With the rise of generative AI (GenAI), there has been an increased need for participation by large and diverse user bases in AI evaluation and auditing. GenAI developers are increasingly adopting crowdsourcing approaches to test and audit their AI products and services. However, it remains an open question how to design and deploy responsible and effective crowdsourcing pipelines for AI auditing and evaluation.

This one-day workshop at HCOMP 2024, aims to take a step towards bridging this gap. Our interdisciplinary team of organizers will work with workshop participants to explore several key questions, such as how to improve the output quality and workers' productivity for GenAI evaluation crowdsourcing tasks compared to discriminative AI systems, how to guide crowds in auditing problematic AI-generated content while managing their psychological impact, ensuring marginalized voices are heard, and setting up responsible and effective crowdsourcing pipelines for real-world GenAI evaluation. We hope this workshop will produce a research agenda and best practices for designing responsible crowd-based approaches to AI auditing and evaluation.

Call for Participation

We welcome participants who work on related areas in designing and developing responsible crowdsourcing pipeline for generative AI auditing and evaluation. Interested participants will be asked to contribute a brief statement of interest to the workshop by filling out a workshop application form.
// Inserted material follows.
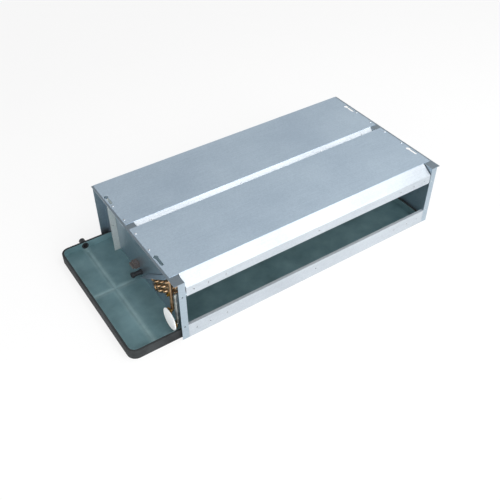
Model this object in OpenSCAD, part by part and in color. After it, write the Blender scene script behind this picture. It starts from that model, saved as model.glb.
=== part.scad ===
// Concealed ducted fan coil unit: sheet steel casing, leaning finned coil over a drain pan that
// reaches out past the left end, and a plenum with two blowers on one motor behind a slide-in filter.
// X runs along the casing, +Y points to the rear (air intake), +Z is up. Millimetres.

/* [Casing] */
// Length between the outer faces of the two side plates
body_l = 988; // [900:1:1400]
// Depth from the front flange to the rear flange
body_d = 568; // [560:1:640]
// Height of the casing
body_h = 240; // [238:1:270]
// Thickness of the galvanised sheet
sheet = 1.2; // [0.8:0.1:1.6]
// Width of the hanging flange along the top of each side plate
hang_flange_w = 34; // [30:1:45]
// Width of the front duct flange on each side plate
post_w = 22; // [20:1:28]
// Width of the rear flange on each side plate
rear_flange_w = 30; // [20:1:32]
// Run of the sloped front edge of the top
bevel_run = 41; // [25:1:45]
// Drop of the sloped front edge of the top
bevel_drop = 26; // [15:1:30]
// Depth of the outlet's top edge below the casing's top
outlet_top = 60; // [50:1:70]
// Height of the outlet's bottom edge above the base
outlet_sill_h = 55; // [48:1:65]
// Distance of the front top panel's rear edge from the front
groove_y = 297; // [292:1:310]
// Width of the groove between the two top panels
groove_w = 27; // [18:1:35]
// Depth of the groove between the two top panels
groove_drop = 16; // [10:1:18]
// Distance of the side stiffeners from the rear
stiffener_back = 90; // [70:1:130]

/* [Holes] */
// Width of a hanging slot's narrow end
slot_w = 10; // [8:0.5:12]
// Radius of a hanging slot's wide end
slot_head_r = 8; // [7:0.5:10]
// Length of a hanging slot, end to end
slot_len = 52; // [44:1:60]
// Distance of the front hanging slots' centres from the front
slot_front_y = 122; // [100:1:150]
// Distance of the rear hanging slots' centres from the rear
slot_rear_back = 100; // [70:1:120]
// Radius of the duct screw holes round the outlet
duct_hole_r = 2.2; // [1.5:0.1:3]
// Radius of the holes in the front flanges
post_hole_r = 2.6; // [2:0.1:3.5]
// Height of the lower hole in a front flange
post_hole_low = 53; // [40:1:70]
// Height of the upper hole in a front flange
post_hole_high = 182; // [150:1:200]

/* [Coil] */
// Clearance between the coil's lowest edge and the pan's floor
coil_clear = 3.25; // [2.5:0.25:5]
// Tube spacing along the coil
tube_pitch = 25; // [24.5:0.1:25.4]
// Tube rows through the coil's depth
tube_rows = 4; // [2:2:4]
// Spacing of the tube rows
row_pitch = 16; // [15.5:0.1:16.5]
// Tubes in one row
tubes_per_row = 10; // [8:2:10]
// Outer radius of the copper tube
tube_r = 4.8; // [4.2:0.1:5]
// Wall of the copper tube
tube_wall = 0.6; // [0.4:0.05:0.8]
// Distance of the coil's upper front corner from the front
coil_front_y = 59; // [56:1:64]
// Depth of the coil's upper front corner below the casing's top
coil_drop = 23; // [20:1:24]
// Spacing of the fins, drawn wider than the real one so that it shows
fin_pitch = 8; // [6:0.5:12]
// Thickness of a drawn fin
fin_t = 2; // [1:0.1:3]
// Depth of the fins' free edges beyond the tube rows
fin_edge = 2.6; // [1.5:0.1:3]
// Depth of the left tube sheet's rim
rim_left = 10.5; // [10:0.5:14]
// Depth of the right tube sheet's rim
rim_right = 29; // [28:0.5:34]

/* [Pipes] */
// Outer radius of the two connecting pipes
pipe_r = 6.35; // [5:0.05:6.4]
// Wall of the connecting pipes
pipe_wall = 0.8; // [0.6:0.1:1.2]
// Bend radius of the connecting pipes
pipe_bend = 9; // [8:0.5:12]
// Distance of the upright pipes outside the left plate's outer face
pipe_out = 16; // [15:0.5:18]
// Height of the supply connection
supply_h = 44; // [40:1:50]
// Height of the return connection
return_h = 77; // [72:1:85]
// Outer radius of a brass connection
socket_r = 12; // [11.5:0.1:13]
// Bore radius of a brass connection
socket_bore_r = 9.3; // [8:0.1:10]
// Length of a brass connection
socket_l = 10; // [9:0.5:18]
// Radius of the white cap over both connections
cap_r = 38; // [36:0.5:39]
// Thickness of the cap
cap_t = 2.5; // [2:0.1:4]

/* [Drain pan] */
// Reach of the pan past the left side plate
pan_reach = 192; // [150:1:240]
// Distance of the pan from the front and the rear of the casing
pan_inset = 12; // [11:0.5:16]
// Height of the pan with its foam
pan_h = 35; // [33:1:42]
// Thickness of the foam under and round the pan
foam_t = 7; // [5:0.5:8]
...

Each submission will be reviewed by 1-2 organizers and accepted based on quality of the submission and diversity of perspectives to allow for a meaningful exchange of knowledge between a broad range of stakeholders.
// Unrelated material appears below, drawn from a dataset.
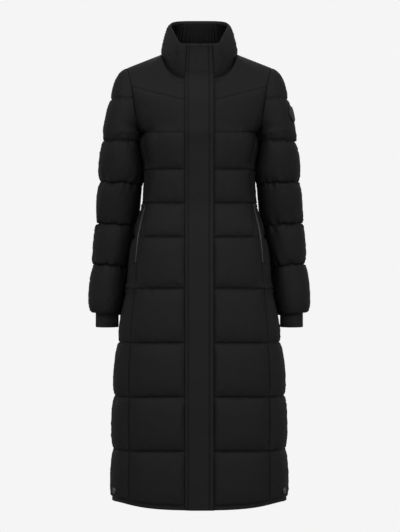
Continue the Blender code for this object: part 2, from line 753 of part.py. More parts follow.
def collection(name):
    made = bpy.data.collections.new(name)
    bpy.context.scene.collection.children.link(made)
    return made


def material(name, finish):
    made = bpy.data.materials.new(name)
    made.use_nodes = True
    shader = made.node_tree.nodes["Principled BSDF"]
    shader.inputs["Base Color"].default_value = finish.color
    shader.inputs["Roughness"].default_value = finish.roughness
    shader.inputs["Metallic"].default_value = finish.metallic
    return made


def add(name, bm, home, look):
    bmesh.ops.remove_doubles(bm, verts=bm.verts, dist=1e-6)
    bmesh.ops.recalc_face_normals(bm, faces=bm.faces)
    mesh = bpy.data.meshes.new(name)
    bm.to_mesh(mesh)
    bm.free()
    mesh.shade_smooth()
    mesh.set_sharp_from_angle(angle=math.radians(40))
    mesh.materials.append(material(name, look))
    obj = bpy.data.objects.new(name, mesh)
    home.objects.link(obj)
    return obj


def add_panel(panel, home, look):
    """Outer skin, inner skin and the cut edges that join them."""
    bm = bmesh.new()
    rows, columns = panel.loft.shape
    outer = [[bm.verts.new(p) for p in row] for row in panel.skin(panel.loft)]
    inner = [[bm.verts.new(p) for p in row] for row in panel.skin(-panel.wall)]
    x = panel.points[..., 0]
    crosses = x.min() < 0 < x.max()
    for i in range(rows - 1):
        for j in range(columns - 1):
            mirrored = crosses and x[i, j] + x[i, j + 1] < 0
            for skin, turn in ((outer, 1), (inner, -1)):
                quad = [skin[i][j], skin[i][j + 1], skin[i + 1][j + 1], skin[i + 1][j]]
                for corners in ((0, 1, 3), (1, 2, 3)) if mirrored else ((0, 1, 2), (0, 2, 3)):
                    bm.faces.new([quad[k] for k in corners][::turn])
    border = [(0, j) for j in range(columns)] + [(i, columns - 1) for i in range(1, rows)]
    border += [(rows - 1, j) for j in range(columns - 2, -1, -1)] + [(i, 0) for i in range(rows - 2, 0, -1)]
    for (a, b), (c, d) in zip(border, border[1:] + border[:1]):
        first, second = (outer[a][b], inner[a][b]), (outer[c][d], inner[c][d])
        if seam_order(first[0]) < seam_order(second[0]):
            bm.faces.new([second[0], first[0], second[1]])
            bm.faces.new([first[0], first[1], second[1]])
        else:
            bm.faces.new([second[0], first[0], first[1]])
            bm.faces.new([second[0], first[1], second[1]])
    return add(panel.name, bm, home, look)


def seam_order(vert):
    """Ranks the points along a seam, so that both pieces there split its face along the same diagonal."""
    return 0.61 * abs(vert.co.x) + 0.12 * vert.co.y + 0.93 * vert.co.z


def add_rings(name, rings, home, look):
    """A tube whose wall is closed: the rings run down the outside and back up the inside."""
    bm = bmesh.new()
    verts = [[bm.verts.new(p) for p in row] for row in rings]
    for low, high in zip(verts, verts[1:] + verts[:1]):
        for k in range(len(low)):
            n = (k + 1) % len(low)
            bm.faces.new([low[k], low[n], high[n], high[k]])
    return add(name, bm, home, look)


def add_badge(name, skins, home, look):
    bm = bmesh.new()
    layers = [[bm.verts.new(p) for p in skin] for skin in skins]

    def spoke(layer, k, m):
        return layer[0] if k == 0 else layer[1 + (k - 1) * BADGE_SPOKES + m % BADGE_SPOKES]

    for layer in layers:
        for k in range(BADGE_RINGS):
            for m in range(BADGE_SPOKES):
                near = [spoke(layer, k, m), spoke(layer, k, m + 1)]
                far = [spoke(layer, k + 1, m + 1), spoke(layer, k + 1, m)]
                bm.faces.new(list(dict.fromkeys(near + far)))
    for m in range(BADGE_SPOKES):
        edge = [spoke(layers[0], BADGE_RINGS, m), spoke(layers[0], BADGE_RINGS, m + 1)]
        rim = [spoke(layers[1], BADGE_RINGS, m + 1), spoke(layers[1], BADGE_RINGS, m)]
        bm.faces.new(edge + rim)
    return add(name, bm, home, look)


def add_stud(name, place, axis, home, look):
    """The domed cap of a press stud: a profile turned round the panel's normal."""
    mesh = bpy.data.meshes.new(name)
    edges = [(k, k + 1) for k in range(len(STUD_PROFILE) - 1)]
    mesh.from_pydata([(radius, 0, height) for radius, height in STUD_PROFILE], edges, [])
    mesh.materials.append(material(name, look))
    obj = bpy.data.objects.new(name, mesh)
    home.objects.link(obj)
    turn = obj.modifiers.new("Turn", "SCREW")
    turn.steps = turn.render_steps = STUD_STEPS
    turn.use_merge_vertices = True
    turn.merge_threshold = 1e-5
    turn.use_smooth_shade = True
    obj.location = place
    obj.rotation_mode = "QUATERNION"
    obj.rotation_quaternion = Vector(axis).to_track_quat("Z", "Y")
    return obj


def add_slider(name, place, up, out, home, look):
    """The body of a zip slider, parked at the top of the closed pocket."""
    bm = bmesh.new()
    bmesh.ops.create_cube(bm, size=1.0)
    bmesh.ops.scale(bm, vec=SLIDER_SIZE, verts=bm.verts)
    obj = add(name, bm, home, look)
    edge = obj.modifiers.new("Edge", "BEVEL")
    edge.width = SLIDER_BEVEL
    edge.segments = 2
    obj.location = place
    up, out = Vector(up).normalized(), Vector(out).normalized()
    across = up.cross(out).normalized()
    obj.rotation_mode = "QUATERNION"
    axes = (across, out.cross(across), out)
    obj.rotation_quaternion = Matrix(axes).transposed().to_quaternion()
    return obj


def mirror_name(name):
    return name.replace("_left", "_right")


def panels_and_trims():
    """The quilted panels, and the (sheet, finish) pairs of what lies on or under them."""
    left = front_body() + front_upper() + [sleeve()]
    panels = left + [panel.mirrored(mirror_name(panel.name)) for panel in left] + back_body() + [collar()]
    share_normals(panels)
    by_name = {panel.name: panel for panel in panels}
    closure = [by_name[name] for name in ("front_panel_left", "front_chest_left", "front_yoke_left", "collar")]
    trims = [(flap(closure), SHELL), (front_zip(closure), TAPE), (lining(by_name["collar"]), LINING)]
    welt_edges = (ZIP_CHAIN + SEAM_GAP, ZIP_CHAIN + WELT_WIDTH)
    for sheet, look in (
        (pocket_strip("pocket_zip_left", (-ZIP_CHAIN, ZIP_CHAIN), ZIP_HEIGHT), SATIN_METAL),
        (pocket_strip("pocket_welt_left", welt_edges, WELT_HEIGHT), SHELL),
        (vent_underlap(by_name["side_front_left"]), SHELL),
    ):
        trims += [(sheet, look), (sheet.mirrored(mirror_name(sheet.name)), look)]
    return panels, trims


def add_side_trims(side, sign, side_panel, home):
    """The cuff, stud and slider of one side: sign is 1 on the wearer's left, whose side panel carries the stud."""
    mirror = np.array((sign, 1, 1))
    add_rings(f"cuff_{side}", np.array(cuff()) * mirror, home, KNIT)

    q = (STUD_Z - RINGS[0].z_side) / (RINGS[1].z_side - RINGS[0].z_side)
    place, out = seat(side_panel, body_point(STUD_SHARE, q, FRONT), surface_normal(STUD_SHARE, q))
    place = place + out * SEAM_GAP
    add_stud(f"hem_stud_{side}", place * mirror, out * mirror, home, GUNMETAL)

    seam, out, up = pocket_frame(SLIDER_Q)
    lift = band_loft(SLIDER_Q) * SEAM_LOFT + 4 * SEAM_GAP + ZIP_HEIGHT + SLIDER_SIZE[2] / 2
    place = seam + out * lift
    add_slider(f"pocket_slider_{side}", place * mirror, up * mirror, out * mirror, home, SLIDER_METAL)


def main():
    clear_scene()
    home = collection(NAME)
    panels, trims = panels_and_trims()
    for panel in panels:
        panel.open_seams()
        add_panel(panel, home, SHELL)
    for sheet, look in trims:
        add_panel(sheet, home, look)
    side_panel = next(panel for panel in panels if panel.name == "side_front_left")
    for side, sign in (("left", 1), ("right", -1)):
        add_side_trims(side, sign, side_panel, home)
    add_badge("sleeve_badge", badge(), home, PATCH)


main()
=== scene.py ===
# A long quilted down coat in its hollow worn shape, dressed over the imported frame.
# Metres, +Z up, front towards -Y, the wearer's left towards +X.
import copy
import functools
import math

import bmesh
import bpy
import numpy as np
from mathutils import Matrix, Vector
from mathutils.bvhtree import BVHTree
from mathutils.kdtree import KDTree


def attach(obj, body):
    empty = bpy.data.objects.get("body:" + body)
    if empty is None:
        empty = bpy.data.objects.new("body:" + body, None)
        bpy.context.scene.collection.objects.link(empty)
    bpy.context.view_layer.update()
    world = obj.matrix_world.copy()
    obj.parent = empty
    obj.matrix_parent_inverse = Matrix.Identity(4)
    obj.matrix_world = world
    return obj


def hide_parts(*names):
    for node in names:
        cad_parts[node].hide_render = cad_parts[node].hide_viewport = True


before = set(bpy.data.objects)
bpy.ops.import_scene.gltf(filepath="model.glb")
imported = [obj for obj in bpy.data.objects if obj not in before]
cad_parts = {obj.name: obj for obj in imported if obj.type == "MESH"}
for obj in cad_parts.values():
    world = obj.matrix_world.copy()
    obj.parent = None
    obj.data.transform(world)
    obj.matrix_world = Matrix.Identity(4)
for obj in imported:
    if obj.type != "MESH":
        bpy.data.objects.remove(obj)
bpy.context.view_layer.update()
print("frame loaded:", len(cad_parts), "nodes")

front, back = -1, 1


def rowsOf(fields, *rows):
    return dict(zip(fields.split(), (np.array(values, float) for values in zip(*rows))))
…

→ Workshop Application Form (deadline 9/23/24)

Key Information

Submission deadline: Monday, September 23, 2024, 11:59pm AoE ~~Friday, September 06, 2024, 11:59pm AoE~~

Notification of acceptance: Friday, September 27, 2024, 11:59pm AoE ~~Friday, September 13, 2024~~

Workshop date: 10 am - 5 pm, Saturday, October 19, 2024

Workshop location: TBA, somewhere at Pittsburgh!

Agenda (Tentative)

The primary goal of this one-day, in-person workshop is to bring together researchers and AI practitioners from academia, industry, and non-profits to share their ongoing efforts around engaging end users in testing, auditing, and contesting AI systems.

Welcome and Introduction (10:00-10:10am): Organizers will welcome the participants, present the topic, and outline the format of the workshop session.
Lightning talk #1 (10:10-10:20am): on psychological aspect for crowd workers conducting AI audits.
Lightning talk #2 (10:20-10:30am): on diversity in AI audits and evaluation.
Lightning talk #3 (10:30-10:40am): on mechanisms for scaffolding AI audits and evaluation.
Lightning talk #4 (10:40-10:50am): on ecological validity for using crowdsourcing for AI audits and evaluation.
Interactive Q/A (10:50-11:30am): Workshop participants will engage in an interactive Q/A session with the four lightening talk speakers.
Lunch break (11:30-1:00pm): Participants will join different break out lunch groups with organizers.
Focus group activity #1 (1:00-2:00pm): Identify current practices and challenges.
Coffee break (2:00-2:30pm).
Focus group activity #2 (2:30-3:30pm): Explore opportunities and future research agenda.
Closing remarks (3:30-4:00pm).
Social hour (4:00-5:00pm).